• [Provided records]
--- Begin ---
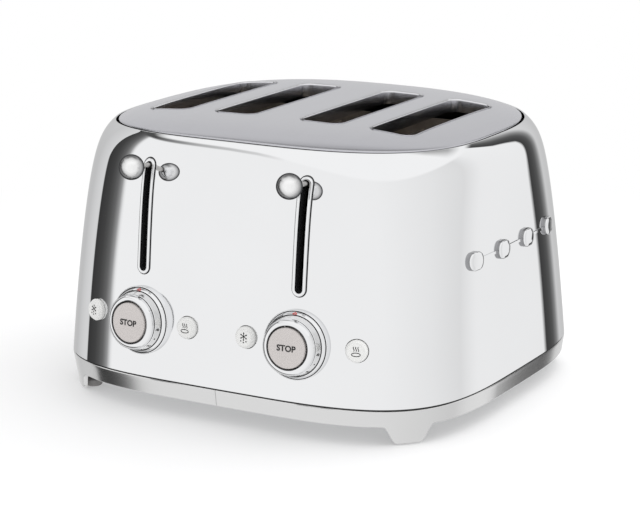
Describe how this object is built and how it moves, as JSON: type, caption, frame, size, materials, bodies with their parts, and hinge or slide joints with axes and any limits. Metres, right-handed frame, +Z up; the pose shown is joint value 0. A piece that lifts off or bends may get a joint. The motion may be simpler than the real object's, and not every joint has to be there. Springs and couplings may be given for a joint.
{
  "type": "pop up toaster",
  "caption": "Long-slot pop up toaster with a rounded mirror shell, crowned satin top, two levers with ball knobs, two browning dials with stop buttons and a footed base.",
  "frame": {"origin": "on the standing surface, under the middle of the part's box", "axes": "+Z up; the levers and dials face -Y; the row of studs is on the +X side"},
  "size_m": [0.33, 0.3128, 0.206],
  "materials": {
    "black_plastic": "moulded",
    "circuit_board": "solder resist",
    "copper_coil": "enamelled wire",
    "galvanised": "bright zinc-plated sheet",
    "heater_wire": "oxidised resistance wire",
    "mica": "pressed mica",
    "mirror_chrome": "mirror-polished chrome",
    "rubber": "moulded",
    "satin_steel": "satin brushed",
    "silver_trim": "silver satin paint",
    "spring_steel": "drawn wire",
    "warm_grey": "satin moulded",
    "white_plastic": "satin moulded"
  },
  "bodies": {
    "root": {"base_pan": "galvanised", "base_trim_left": "silver_trim", "base_trim_right": "silver_trim", "body_shell": "mirror_chrome", "control_board": "circuit_board", "cord_gland": "black_plastic", "dial_collar_left": "mirror_chrome", "dial_collar_right": "mirror_chrome", "foot_pad_front_left": "rubber", "foot_pad_front_right": "rubber", "foot_pad_rear_left": "rubber", "foot_pad_rear_right": "rubber", "front_bulkhead": "galvanised", "guide_rod_left": "spring_steel", "guide_rod_right": "spring_steel", "heater_board_1": "mica", "heater_board_2": "mica", "heater_board_3": "mica", "heater_board_4": "mica", "heater_board_5": "mica", "heater_board_6": "mica", "heater_winding_1": "heater_wire", "heater_winding_2": "heater_wire", "heater_winding_3": "heater_wire", "heater_winding_4": "heater_wire", "heater_winding_5": "heater_wire", "heater_winding_6": "heater_wire", "latch_magnet_left": "copper_coil", "latch_magnet_right": "copper_coil", "rear_bulkhead": "galvanised", "return_spring_left": "spring_steel", "return_spring_right": "spring_steel", "side_badge": "mirror_chrome", "slit_bezel_left": "mirror_chrome", "slit_bezel_right": "mirror_chrome", "top_plate": "satin_steel"},
    "carriage_left": {"carriage_left": "galvanised", "bread_rack_1": "galvanised", "bread_rack_2": "galvanised", "lever_arm_left": "spring_steel", "lever_knob_left": "mirror_chrome"},
    "guides_left_a": {"bread_guide_left_a": "galvanised"},
    "guides_left_b": {"bread_guide_left_b": "galvanised"},
    "dial_left": {"browning_dial_left": "mirror_chrome"},
    "stop_left": {"stop_button_left": "warm_grey"},
    "defrost_left": {"defrost_button_left": "white_plastic"},
    "reheat_left": {"reheat_button_left": "white_plastic"},
    "tray_left": {"crumb_tray_left": "galvanised"},
    "carriage_right": {"carriage_right": "galvanised", "bread_rack_3": "galvanised", "bread_rack_4": "galvanised", "lever_arm_right": "spring_steel", "lever_knob_right": "mirror_chrome"},
    "guides_right_a": {"bread_guide_right_a": "galvanised"},
    "guides_right_b": {"bread_guide_right_b": "galvanised"},
    "dial_right": {"browning_dial_right": "mirror_chrome"},
    "stop_right": {"stop_button_right": "warm_grey"},
    "defrost_right": {"defrost_button_right": "white_plastic"},
    "reheat_right": {"reheat_button_right": "white_plastic"},
    "tray_right": {"crumb_tray_right": "galvanised"}
  },
  "joints": [
    {"name": "lever_left", "type": "slide", "parent": "root", "child": "carriage_left", "axis": [0, 0, -1], "range_m": [0, 0.068], "stiffness_N_per_m": 60, "springref_m": -0.03, "deforming": ["return_spring_left"]},
    {"name": "guides_left_a_close", "type": "slide", "parent": "root", "child": "guides_left_a", "axis": [1, 0, 0], "range_m": [0, 0.006]},
    {"name": "guides_left_b_close", "type": "slide", "parent": "root", "child": "guides_left_b", "axis": [-1, 0, 0], "range_m": [0, 0.006]},
    {"name": "dial_left_turn", "type": "hinge", "parent": "root", "child": "dial_left", "pos_m": [-0.0638, -0.13921, 0.0672], "axis": [0.0639, 0.9932, -0.0973], "range_deg": [0, 240]},
    {"name": "stop_left_press", "type": "slide", "parent": "root", "child": "stop_left", "axis": [0.0639, 0.9932, -0.0973], "range_m": [0, 0.0025], "stiffness_N_per_m": 400, "springref_m": -0.002},
    {"name": "defrost_left_press", "type": "slide", "parent": "root", "child": "defrost_left", "axis": [0.3067, 0.9456, -0.1085], "range_m": [0, 0.002], "stiffness_N_per_m": 400, "springref_m": -0.002},
    {"name": "reheat_left_press", "type": "slide", "parent": "root", "child": "reheat_left", "axis": [0.0041, 0.9955, -0.0942], "range_m": [0, 0.002], "stiffness_N_per_m": 400, "springref_m": -0.002},
    {"name": "tray_left_pull", "type": "slide", "parent": "root", "child": "tray_left", "axis": [0, 1, 0], "range_m": [0, 0.18]},
    {"name": "lever_right", "type": "slide", "parent": "root", "child": "carriage_right", "axis": [0, 0, -1], "range_m": [0, 0.068], "stiffness_N_per_m": 60, "springref_m": -0.03, "deforming": ["return_spring_right"]},
    {"name": "guides_right_a_close", "type": "slide", "parent": "root", "child": "guides_right_a", "axis": [1, 0, 0], "range_m": [0, 0.006]},
    {"name": "guides_right_b_close", "type": "slide", "parent": "root", "child": "guides_right_b", "axis": [-1, 0, 0], "range_m": [0, 0.006]},
    {"name": "dial_right_turn", "type": "hinge", "parent": "root", "child": "dial_right", "pos_m": [0.0638, -0.13921, 0.0672], "axis": [-0.0639, 0.9932, -0.0973], "range_deg": [0, 240]},
    {"name": "stop_right_press", "type": "slide", "parent": "root", "child": "stop_right", "axis": [-0.0639, 0.9932, -0.0973], "range_m": [0, 0.0025], "stiffness_N_per_m": 400, "springref_m": -0.002},
    {"name": "defrost_right_press", "type": "slide", "parent": "root", "child": "defrost_right", "axis": [-0.0041, 0.9955, -0.0942], "range_m": [0, 0.002], "stiffness_N_per_m": 400, "springref_m": -0.002},
    {"name": "reheat_right_press", "type": "slide", "parent": "root", "child": "reheat_right", "axis": [-0.3067, 0.9456, -0.1085], "range_m": [0, 0.002], "stiffness_N_per_m": 400, "springref_m": -0.002},
    {"name": "tray_right_pull", "type": "slide", "parent": "root", "child": "tray_right", "axis": [0, 1, 0], "range_m": [0, 0.18]}
  ],
  "couplings": [
    {"joint": "guides_left_a_close", "follows": "lever_left", "ratio": 0.088},
    {"joint": "guides_left_b_close", "follows": "lever_left", "ratio": 0.088},
    {"joint": "guides_right_a_close", "follows": "lever_right", "ratio": 0.088},
    {"joint": "guides_right_b_close", "follows": "lever_right", "ratio": 0.088}
  ]
}
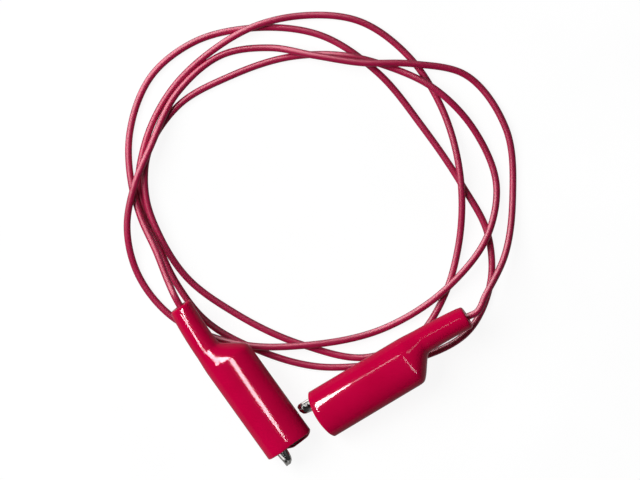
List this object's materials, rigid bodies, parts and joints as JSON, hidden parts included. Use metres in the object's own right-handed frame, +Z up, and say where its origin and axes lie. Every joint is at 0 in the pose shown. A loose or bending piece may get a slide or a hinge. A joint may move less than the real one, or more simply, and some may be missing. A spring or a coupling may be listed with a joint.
{
  "type": "alligator test lead",
  "caption": "Coiled test lead: flexible cord with a sprung toothed alligator clip in a flattened moulded boot at each end.",
  "frame": {"origin": "centre of the two clips' bounding box in plan, on the surface that the lead lies on", "axes": "+Z up from the surface; +X along the longer side of the two clips' box, from the clip that lies left in the picture to the other; +Y from the clips towards the far side of the coil"},
  "size_m": [0.1176, 0.1363, 0.0142],
  "materials": {
    "boot_vinyl": "smooth glossy soft vinyl",
    "cord_jacket": "satin flexible insulation",
    "nickel_plate": "bright nickel plate on stamped steel",
    "spring_steel": "drawn wire",
    "screw_steel": "plated, turned",
    "copper_strands": "bare twisted copper"
  },
  "bodies": {
    "lead": {"boot_a": "boot_vinyl", "fixed_jaw_a": "nickel_plate", "pivot_pin_a": "nickel_plate", "spring_a": "spring_steel", "terminal_screw_a": "screw_steel", "conductor_a": "copper_strands", "boot_b": "boot_vinyl", "fixed_jaw_b": "nickel_plate", "pivot_pin_b": "nickel_plate", "spring_b": "spring_steel", "terminal_screw_b": "screw_steel", "conductor_b": "copper_strands", "cord": "cord_jacket"},
    "jaw_a": {"moving_jaw_a": "nickel_plate"},
    "jaw_b": {"moving_jaw_b": "nickel_plate"}
  },
  "joints": [
    {"name": "jaw_a_open", "type": "hinge", "parent": "lead", "child": "jaw_a", "pos_m": [-0.02162, -0.00685, 0.00695], "axis": [0.0539, -0.075, 0.9957], "range_deg": [0, 20], "stiffness_Nm_per_rad": 0.05, "springref_deg": -45.84, "deforming": ["spring_a"]},
    {"name": "jaw_b_open", "type": "hinge", "parent": "lead", "child": "jaw_b", "pos_m": [0.01138, 0.00208, 0.00703], "axis": [-0.0836, -0.0503, 0.9952], "range_deg": [0, 20], "stiffness_Nm_per_rad": 0.05, "springref_deg": -45.84, "deforming": ["spring_b"]}
  ]
}
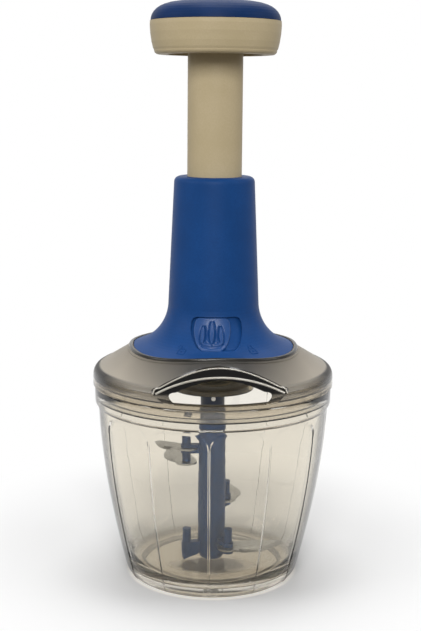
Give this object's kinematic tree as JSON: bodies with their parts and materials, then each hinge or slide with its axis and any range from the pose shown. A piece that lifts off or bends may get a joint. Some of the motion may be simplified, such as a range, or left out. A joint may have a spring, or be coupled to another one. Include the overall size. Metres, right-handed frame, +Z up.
{
  "type": "plunger food chopper",
  "caption": "Hand-press food chopper: clear fluted bowl, smoky lid with spout, flared tower and a sprung knob plunger that spins a blade shaft.",
  "frame": {"origin": "centre of the foot, on the plane of the table", "axes": "+Z up along the shaft, -Y to the front with the lock slider and the spout, +X to the right seen from the front"},
  "size_m": [0.1306, 0.1306, 0.3092],
  "materials": {
    "clear_styrene": "clear moulded, glossy",
    "smoky_styrene": "smoky moulded, glossy",
    "dark_silicone": "matt moulded",
    "dark_acetal": "fine matt",
    "stainless_steel": "ground",
    "zinc_steel": "bright zinc plated",
    "blade_steel": "polished, ground edge",
    "spring_steel": "drawn wire",
    "blue_abs": "satin moulded",
    "beige_abs": "satin moulded",
    "ivory_acetal": "machined",
    "navy_nylon": "moulded"
  },
  "bodies": {
    "bowl": {"bowl": "clear_styrene", "grip_ring": "dark_silicone", "pivot_pin": "stainless_steel"},
    "blade": {"blade_core": "navy_nylon", "blade_hub_lower": "navy_nylon", "blade_hub_middle": "navy_nylon", "blade_hub_upper": "navy_nylon", "drive_socket": "navy_nylon", "blade_lower": "blade_steel", "blade_middle": "blade_steel", "blade_upper": "blade_steel", "blade_upper_rear": "blade_steel", "blade_rivets": "stainless_steel"},
    "lid": {"lid": "smoky_styrene", "lid_seal": "dark_silicone", "hub_plate": "dark_acetal", "thrust_washer": "stainless_steel", "hub_bush": "ivory_acetal", "tower_housing": "blue_abs", "tower_screws": "zinc_steel", "stem_guide_bush": "blue_abs", "return_spring": "spring_steel"},
    "drive": {"drive_spindle": "navy_nylon", "drive_nut": "stainless_steel", "clutch_cap": "navy_nylon", "drive_coupling": "navy_nylon", "coupling_pin": "stainless_steel"},
    "lock": {"lock_slider": "blue_abs", "lock_clip": "navy_nylon"},
    "plunger": {"plunger_tube": "beige_abs", "stop_ring": "navy_nylon", "twist_strip": "stainless_steel", "rod_anchor": "navy_nylon", "knob_base": "beige_abs", "knob_cap": "blue_abs", "knob_screw": "zinc_steel"}
  },
  "joints": [
    {"name": "lid_lift", "type": "slide", "parent": "bowl", "child": "lid", "axis": [0, 0, 1], "range_m": [0, 0.06]},
    {"name": "plunger_press", "type": "slide", "parent": "lid", "child": "plunger", "axis": [0, 0, -1], "range_m": [0, 0.058], "stiffness_N_per_m": 150, "springref_m": -0.03, "deforming": ["return_spring"]},
    {"name": "drive_spin", "type": "hinge", "parent": "lid", "child": "drive", "pos_m": [0, 0, 0.12], "axis": [0, 0, 1], "range_deg": [-2, 722]},
    {"name": "blade_spin", "type": "hinge", "parent": "bowl", "child": "blade", "pos_m": [0, 0, 0.05], "axis": [0, 0, 1], "range_deg": [-2, 722]},
    {"name": "lock_slide", "type": "hinge", "parent": "lid", "child": "lock", "pos_m": [0, 0, 0.145], "axis": [0, 0, 1], "range_deg": [0, 10.5]}
  ],
  "couplings": [
    {"joint": "drive_spin", "follows": "plunger_press", "rad_per_m": 216.66},
    {"joint": "blade_spin", "follows": "plunger_press", "rad_per_m": 216.66}
  ]
}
--- End ---
• [Set task] Gather and return every line that holds the string "their".

• [Written response]
Describe how this object is built and how it moves, as JSON: type, caption, frame, size, materials, bodies with their parts, and hinge or slide joints with axes and any limits. Metres, right-handed frame, +Z up; the pose shown is joint value 0. A piece that lifts off or bends may get a joint. The motion may be simpler than the real object's, and not every joint has to be there. Springs and couplings may be given for a joint.
Give this object's kinematic tree as JSON: bodies with their parts and materials, then each hinge or slide with its axis and any range from the pose shown. A piece that lifts off or bends may get a joint. Some of the motion may be simplified, such as a range, or left out. A joint may have a spring, or be coupled to another one. Include the overall size. Metres, right-handed frame, +Z up.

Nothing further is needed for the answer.